The Mumbai bench of the Income Tax Appellate Tribunal (ITAT) clarified the taxability of the sum received from ICC events in India and held that 25% of the Licence Fee paid by SET Satellite (Singapore) Pte Ltd (SET) to Global Cricket Corporation Pvt Ltd (GCC) is a fair estimate.
The Assessing Officer had denied GCC the benefit of the provisions of DTAA. The CIT(A) overturned the decision of the Assessing Officer by holding that the benefit of provisions of DTAA would be available to GCC since the provisions of Article 24 of DTAA would not be attracted. The CIT(A) conclude that the income received by GCC from SET did not “arise” in India since the provisions of Article 12(7) of DTAA were not attracted.
The Revenue submitted that SET had obtained the rights in respect of the Indian territory and the matches were telecasted in India from which advertisement and distribution income were earned by SET from India.

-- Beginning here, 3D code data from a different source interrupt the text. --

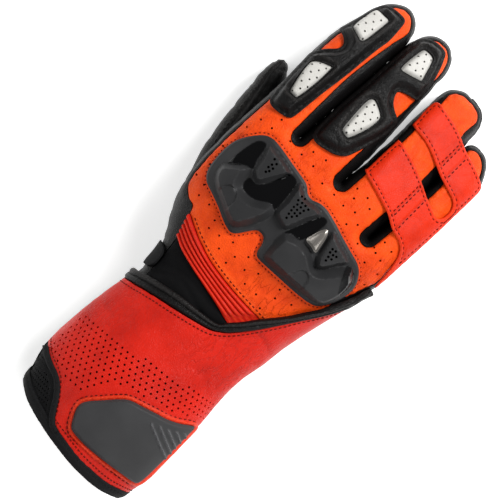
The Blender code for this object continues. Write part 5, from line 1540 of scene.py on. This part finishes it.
def make_finger_strap(skin, thread):
    """The red strap over the ring and little fingers, stitched all round, with two upright
    seams, and drawn in over the gap between the fingers."""
    outline = even_outline(FINGER_STRAP, PLATE_PITCH)
    seams = [metres([(u, 60), (u, 240)]) for u in (74.0, 86.0)]

    def outer(plan):
        edge = distance_to([outline], plan)
        upright = np.min([nearest_on(line, plan)[0] for line in seams], axis=0)
        fold = 0.45 * creases(plan, 0.014, 0.006, 78, 101) * smoothstep(edge / 0.003)
        rise = STRAP_THICKNESS * (0.6 + 0.4 * smoothstep(edge / 0.0007))
        rise -= 0.00035 * bell(edge, 0.00045, 0.0016) + 0.0005 * bell(upright, 0.0005)
        rise += puckers(plan, edge - 0.0016, 0.005, 0.00012, 0.0014, 102)
        rise += 0.0002 * smooth_noise(plan, 0.011, 103) - 0.0004 * fold
        # Painted shade in the creases and in the grooves of the upright seams; the wear colour along the cut
        # edge
        dark = np.clip(0.4 * fold + 0.55 * bell(upright, 0.0004), 0, 1)
        return LAYER_GAP + rise, {"fold": dark, "wear_and_highlight": 0.6 * bell(edge, 0.0008)}

    overlay("finger_strap", skin, outline, PLATE_PITCH * 1.1, outer, strap_microfibre)
    path = even_path(loop(drawn_in(outline, 0.0016)), 0.0008)
    thread["dark_red"].row(path, skin, TOP, lambda spots: outer(spots)[0], pitch=LONG_STITCH_PITCH)
    for u in (72.4, 75.6, 87.4):
        line = metres(np.column_stack([np.full(400, u), np.linspace(100, 240, 400)]))
        inside = is_inside(outline, line) & (distance_to([outline], line) > 0.0022)
        for run in np.split(line, np.flatnonzero(np.diff(inside.astype(int))) + 1):
            if len(run) > 20 and is_inside(outline, run[len(run) // 2 :][:1])[0]:
                thread["dark_red"].row(run, skin, TOP, lambda spots: outer(spots)[0], pitch=LONG_STITCH_PITCH)


def make_wrist_strap(outline, skin):
    """The webbing strap that comes round the left of the wrist and across under the palm."""
    end_u, low_v, high_v = WRIST_STRAP
    columns = 25
    stretch = outline[:60, :2]
    v = np.linspace(low_v, high_v, columns)
    y = metres(np.column_stack([v, v]))[:, 1]
    edge = np.column_stack([np.interp(y, stretch[:, 1], stretch[:, 0]), y])
    inward = np.tile([1.0, 0.0], (columns, 1))
    rows = []
    corner = np.clip(1 - np.abs(np.linspace(-1, 1, columns)) ** 3.5, 0.02, 1)[:, None] ** 0.5
    over = np.linspace(1, 0, 16) ** 1.6 * 8.5
    under = np.linspace(0, 1, 26)[1:] ** 1.6 * 36.0
    for side, depths in ((TOP, over), (BOTTOM, under)):
        for depth in depths:
            if depth:
                taper = corner if side == TOP else 1.0
                rows.append(skin.lifted(edge + inward * units_across(depth) * taper, side))
            else:
                rows.append(skin.lifted(edge, side, np.zeros(columns), inward))
    start = edge + inward * units_across(36.0)
    bow = units_across(5.0) * np.abs(np.linspace(-1, 1, columns)) ** 2
    for share in np.linspace(0, 1, 30)[1:]:
        end_x = metres([(end_u, 0)])[0, 0] - bow * share
        plan = np.column_stack([start[:, 0] + (end_x - start[:, 0]) * share, start[:, 1]])
        rows.append(skin.lifted(plan, BOTTOM))
    count = len(rows)
    points = np.stack([row[0] for row in rows], 1).reshape(-1, 3)
    normals = np.stack([row[1] for row in rows], 1).reshape(-1, 3)
    across = np.abs(np.repeat(np.linspace(-1, 1, columns), count))
    thick = STRAP_THICKNESS * (0.65 + 0.35 * smoothstep((1 - across) / 0.16))
    thick -= 0.0003 * bell(across, 0.05, 0.78)
    sewn(
        "wrist_strap", points, normals, grid_faces(columns, count), STRAP_GAP + thick, STRAP_GAP,
        binding_tape,
    )


# The cuff
# Where the cuff's width is measured for unrolling it, in v
ARC_V = -190.0
WRAP_SAMPLES = 1200
HEIGHT_SAMPLES = 1500


class Wrap:
    """The cuff's surface unrolled: a is the distance round from the right edge over the
    back, at the width that it has near its mouth, and y runs along the glove."""

    def __init__(self, skin):
        self.skin = skin
        rows = np.asarray(CUFF_SIDES, float)[::-1]
        self.sides = metres(rows[:, [1, 0]]), metres(rows[:, [2, 0]])
        self.share = share = (1 - np.cos(np.linspace(0, math.pi, WRAP_SAMPLES))) / 2
        y = metres([(0, ARC_V)])[0, 1]
        profile = {}
        for side in (TOP, BOTTOM):
            plan = self.over(share, np.full(WRAP_SAMPLES, y))
            plan[[0, -1]] += [[-1e-6, 0], [1e-6, 0]]
            height = skin.lifted(plan, side)[0]
            steps = np.linalg.norm(np.diff(height, axis=0), axis=1)
            profile[side] = np.concatenate([[0], np.cumsum(steps)])
        self.arc = profile
        self.around = profile[TOP][-1]
        self.under = profile[BOTTOM][-1]

    def over(self, share, y):
        """Plan points at shares of the way from the right edge to the left one."""
        left = np.interp(y, self.sides[0][:, 1], self.sides[0][:, 0])
        right = np.interp(y, self.sides[1][:, 1], self.sides[1][:, 0])
        return np.column_stack([right - share * (right - left), y])

    def plan(self, flat, side=TOP):
        return self.over(np.interp(flat[:, 0], self.arc[side], self.share), flat[:, 1])

    def flat(self, plan, side=TOP):
        left = np.interp(plan[:, 1], self.sides[0][:, 1], self.sides[0][:, 0])
        right = np.interp(plan[:, 1], self.sides[1][:, 1], self.sides[1][:, 0])
        share = np.clip((right - plan[:, 0]) / (right - left), 0, 1)
        return np.column_stack([np.interp(share, self.share, self.arc[side]), plan[:, 1]])

    def lifted(self, flat, side=TOP, split=True):
        """Points and normals on the skin. The edges stand half a seam apart."""
        plan = self.plan(flat, side)
        share = np.interp(flat[:, 0], self.arc[side], self.share)
        at_edge = (share < 1e-5) | (share > 1 - 1e-5)
        depth, inward = nearest_on(self.skin.edge, plan)
        beyond = at_edge | ~is_inside(self.skin.edge, plan)
        depth = np.where(beyond, 0.0, depth)
        outward = np.where(share < 0.5, -1.0, 1.0)
        inward = np.where(beyond[:, None], np.column_stack([outward, 0 * outward]), inward)
        points, normals = self.skin.lifted(plan, side, depth, inward)
        if side == BOTTOM:
            level = np.column_stack([-outward, 0 * outward, 0 * outward])
            normals = np.where(beyond[:, None], level, normals)
        if split:
            points[at_edge, 2] += SEAM_GAP / 2 * side
        return points, normals

    def heights_of(self, a, lines):
        """v at which each column meets lines v(u) that are drawn on the back."""
        v = np.linspace(80, -290, HEIGHT_SAMPLES)
        y = metres(np.column_stack([v, v]))[:, 1]
        rows = [catmull(line, 8) for line in lines]
        found = []
        for at in a:
            plan = self.plan(np.column_stack([np.full(HEIGHT_SAMPLES, at), y]))
            u = plan[:, 0] / ACROSS + PATTERN_CENTRE[0]
            below = [v - np.interp(u, row[:, 0], row[:, 1]) < 0 for row in rows]
            found.append([v[int(np.flatnonzero(each)[0])] for each in below])
        return np.array(found).T


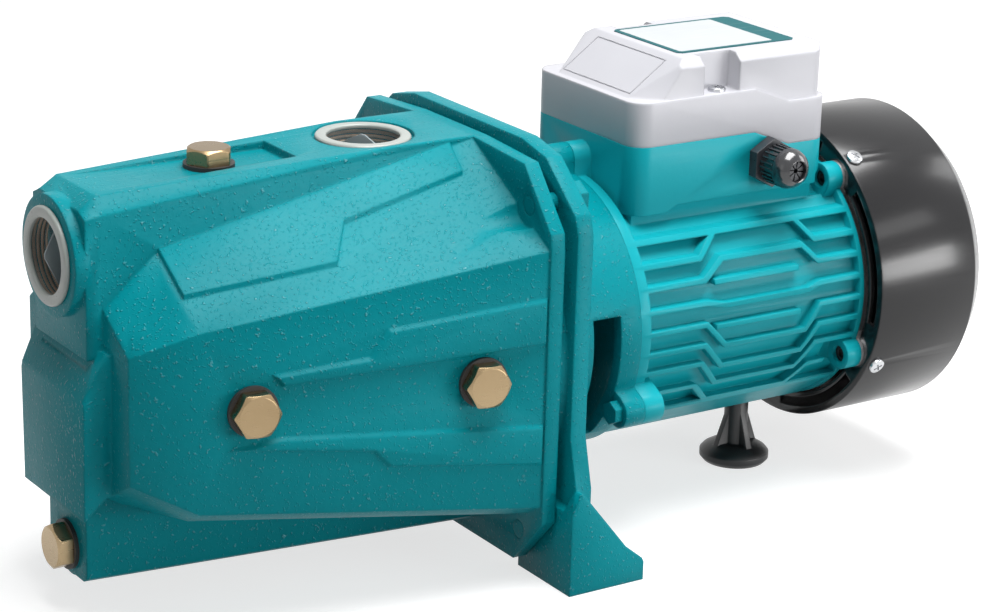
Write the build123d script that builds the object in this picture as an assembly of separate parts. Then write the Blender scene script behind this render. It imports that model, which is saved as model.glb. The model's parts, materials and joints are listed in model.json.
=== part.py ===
from build123d import *
import math
import os

# Shallow well jet pump.  Millimetres, +Z up, +X from the suction port towards the motor fan.
# The origin lies on the floor, midway between the two foot bolt holes.

# ------------------------------------------------------------------ overall sizes
SHAFT_Z = 92.0                  # height of the shaft above the floor
BODY_LENGTH = 168.1             # casing flange face to the front face of the casing
FRAME_LENGTH = 123.0            # motor frame between its end faces
BARREL_LENGTH = 44.0            # bracket plate to motor frame
COVER_LENGTH = 63.8             # fan cover, front rim to rear face

# ------------------------------------------------------------------ fits
PLAY = 0.05                     # radial running clearance of a shaft in a hole
GAP = 0.3                       # clearance between pieces that move past each other

# ------------------------------------------------------------------ bracket and flange joint
PLATE_FRONT_X = -14.0           # front of the bracket plate
PLATE_T = 7.6
LAND_T = 4.4                    # round joint land proud of the bracket plate
LAND_R = 81.0
GASKET_T = 0.6
FLANGE_T = 6.7
CHAMBER_R = 72.0                # round opening of the casing at the joint
JOINT_BORE_DEPTH = 18.0         # its depth behind the flange
FLANGE_HALF_W = 83.0
FLANGE_TOP = 88.7               # above the shaft
FLANGE_BOTTOM = 84.5            # below the shaft
CASING_BOLT_Y = 66.0
CASING_BOLT_DZ = 70.0
CASING_BOLT_R = 4.0

# ------------------------------------------------------------------ casing body
FACET_LENGTH = 22.4             # front chamfer of the side walls
REAR_HALF_W = 82.0              # side walls at the flange
FACET_HALF_W = 60.0             # side walls where the front facet starts
FRONT_HALF_W = 45.0             # front face
REAR_HALF_H = 55.0              # half height of the side walls at the flange
FACET_HALF_H = 37.0
FRONT_HALF_H = 26.0
RIDGE_HALF_W = 23.5             # where the roof meets the upper column
RIDGE_REAR_DZ = 88.0            # ridge above the shaft at the flange
RIDGE_FACET_DZ = 59.0
RIDGE_FRONT_DZ = 40.0
WALL = 5.5
COLUMN_OVERHANG = 7.1           # upper column in front of the front face
COLUMN_NOSE = 7.5               # length of its front chamfer
COLUMN_TOP_FRONT = 84.0         # top of the column above the shaft
COLUMN_TOP_REAR = 89.0
COLUMN_TOP_HALF_FRONT = 17.7
COLUMN_TOP_HALF_REAR = 23.0
BLOCK_OVERHANG = 11.4           # front block in front of the front face
BLOCK_HALF_W = 29.0
BLOCK_LOW_DZ = -45.0
BLOCK_HIGH_DZ = 5.5
BLOCK_CHAMFER_DZ = 23.5
SUMP_OVERHANG = 5.6
SUMP_HALF_FRONT = 17.0
SUMP_HALF_REAR = 36.0
SUMP_FLOOR_Z = 15.5
WEB_T = 5.0                     # inner walls that carry the ejector
BAND_LIFT = 2.0                 # raised bands on the side walls
BAND_TAPER = 35.0               # slope of their edges, degrees
UPPER_BAND = [(0.193, 17.9), (0.475, 20.6), (0.527, 31.4), (1.003, 36.7), (1.003, 15.4), (0.227, 10.8)]
LOWER_BAND = [(0.228, -8.0), (1.003, -17.6), (1.003, -36.8), (0.535, -28.4), (0.488, -21.1), (0.037, -12.0)]
ROOF_LIFT = 1.5                 # raised upper part of the sloping roof
ROOF_STEP = [(0.01, 45.0), (0.437, 54.8), (0.517, 39.5), (0.906, 37.5), (0.921, 24.0)]

# ------------------------------------------------------------------ ports, caps and plugs
PORT_THREAD_R = 15.15           # minor radius of a one inch pipe thread
PORT_THREAD_LENGTH = 16.0
PORT_ENTRY_R = 16.9
PORT_ENTRY_LENGTH = 7.0
PORT_BOSS_R = 24.5
SUCTION_DZ = 57.0               # suction port above the shaft
OUTLET_X = -64.3
CAP_R = 20.0
CAP_RIM_T = 2.0
CAP_BORE_R = 14.3
CAP_SPIGOT_LENGTH = 6.0
CAP_WEB_T = 1.4
PLUG_SHANK_R = 8.2
PLUG_SHANK_LENGTH = 11.0
PLUG_HEX_AF = 17.2
PLUG_HEAD_T = 6.5
PLUG_RING_R = 10.4
PLUG_RING_T = 1.7
PLUG_CHAMFER = 1.3
PRIMING_X = -135.4
RECESS_DZ = 84.2                # floor of the shallow recess round the priming plug
RECESS_HALF_W = 13.5
RECESS_REAR_X = -103.4
SIDE_PLUG_FRONT_X = -149.9
SIDE_PLUG_REAR_X = -53.4
SIDE_PLUG_DZ = 3.5
DRAIN_Z = 27.0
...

It was submitted that the applicability or otherwise of Article 12(7) of the DTAA does not preclude the applicability to Article 12(1)/(2) of the DTAA as Article 12(1) of the DTAA lays down the principle of the exclusive right to tax royalties in state of the payee (i.e. Residence State) where Article 12(2) of the DTAA gives a secondary/limited right to tax royalties to the state of the payer (i.e. the Source State).
It was contended by GCC that the use of the term “arise” in Article 12(2) of DTAA when interpreted keeping in view the meaning of the term “arise” as per the provisions of the Act given Article 3(2) of the DTAA, leads to the conclusion that income which is “deemed to arise” in India in terms of Section 9 read with Section 5 of the Act would fall outside the ambit of Article 12(2) of the DTAA.
Article 12(3)(a) of DTAA defines “royalties” as payments received as consideration for use of, or right to use of (i) any copyright of a cinematograph film or tapes used for radio or television broadcasting, or (ii) any trade mark.
A Coram consisting of Shri Om Prakash Kant, AM and Shri Rahul Chaudhary, JM concluded that the “live” Feed received by SET also contains recorded content in which copyright subsisted as the rights granted to SET included exclusive right to communicate the Recordings/Feed to the public which amounted to grant of copyright.
The consideration for the same would also be liable to tax as “royalties” in terms of Article 12(2) read with Article 12(3)(a) of DTAA. This would require further apportionment of the amount of Licensee Fee allocated for Live Exhibitions.
The Tribunal observed that the Heads Agreement does not provide any break-up of the consideration and noted that the CIT(A) had, while deciding the appeal for the Assessment Year 2003-04, attributed 75% of the consideration for use of copyright in the live feed and balance 25% for use of copyright in non-live feed/transmission such as highlights, telecast of recorded matches etc.
While partly allowing the appeal of the revenue, the Tribunal held that “25% of the Licensee Fee paid by SET to GCC as a fair estimate of income taxable in India as „royalties‟ in terms of Article 12(2) read with Article 12(3)(a) of the DTAA.”